Here's an attempt to further explain and (hopefully) clarify what's
happening and why. 4 pieces of background to start, then I'll try to tie
it all together.
1. In OMNeT, there are two main components to a simulation: Simple
Modules, which have associated functionality (i.e., code), and Compound
Modules, which are containers for simple modules and have no associated
code. Note, for reference, the module types are termed cSimpleModule and
cCompoundModule, both derived from cModule. All simple modules are derived
from cSimpleModule and all compound modules are derived from
cCompoundModule.
2. In a simulation it's possible to lookup another module (M_i) from the
active module (M_a) and invoke methods on M_i.
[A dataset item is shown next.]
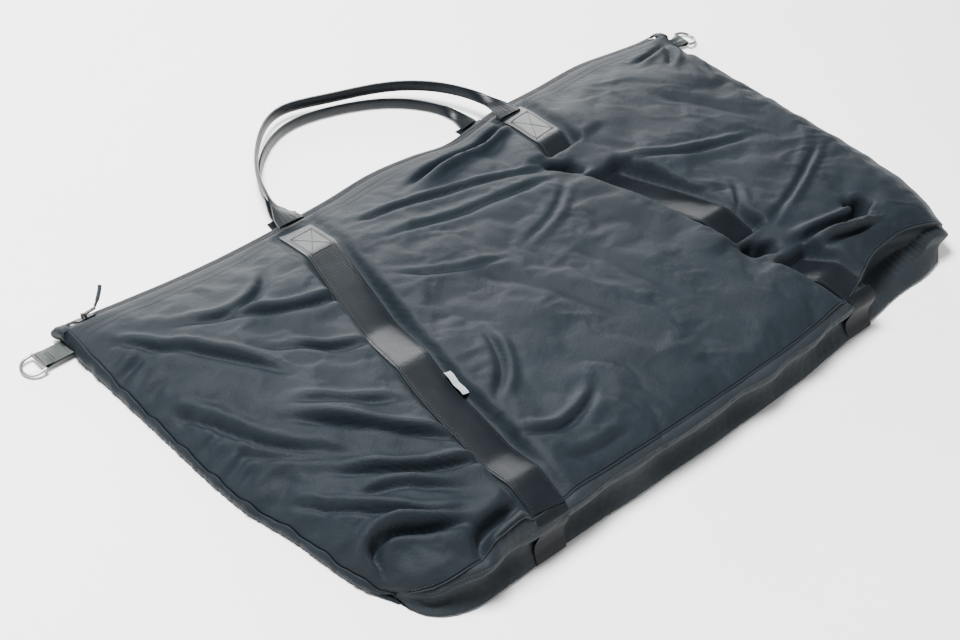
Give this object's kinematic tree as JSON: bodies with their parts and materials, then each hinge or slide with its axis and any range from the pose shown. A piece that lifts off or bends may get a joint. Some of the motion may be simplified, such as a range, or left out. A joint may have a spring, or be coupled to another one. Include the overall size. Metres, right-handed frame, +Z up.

The lookup functions return
a cModule pointer to M_i, which then must be dynamically cast to M_i's
most-derived type to invoke its methods. However, that cast requires
including M_i's header file in the code for M_a, which can result in ugly
dependency trees.
Thus, serializing by a looked-up cModule (base-class) pointer keeps things
'nice'.
3. When dynamically generating modules, they are created using a module
factory which configures some internal state information which is not
publicly accessible.
Also, note that the factory method returns a cModule pointer.
4. When I run simulations, serialization and deserialization never occur
during the same simulation; either the simulation starts fully configured
and eventually serializes its state immediately before terminating, or it
starts with a minimal skeleton and constructs the rest of the modules
based upon a previously stored state.
Now to put all the pieces together.
When saving a simulation state, it's necessary to serialize a number of
compound modules. So far, I've done this by adding a simple "archiver"
module to them. I lookup the "archiver" module using the lookup functions
and try to serialize the resulting cModule pointer. This causes the
"archiver" module to save what information is publicly accessible (i.e.,
there is some internal state information it cannot access).
When loading a saved state, the minimal skeleton includes one of the above
mentioned "archiver" modules. It creates the input archive and then tries
to create the other modules in the simulation.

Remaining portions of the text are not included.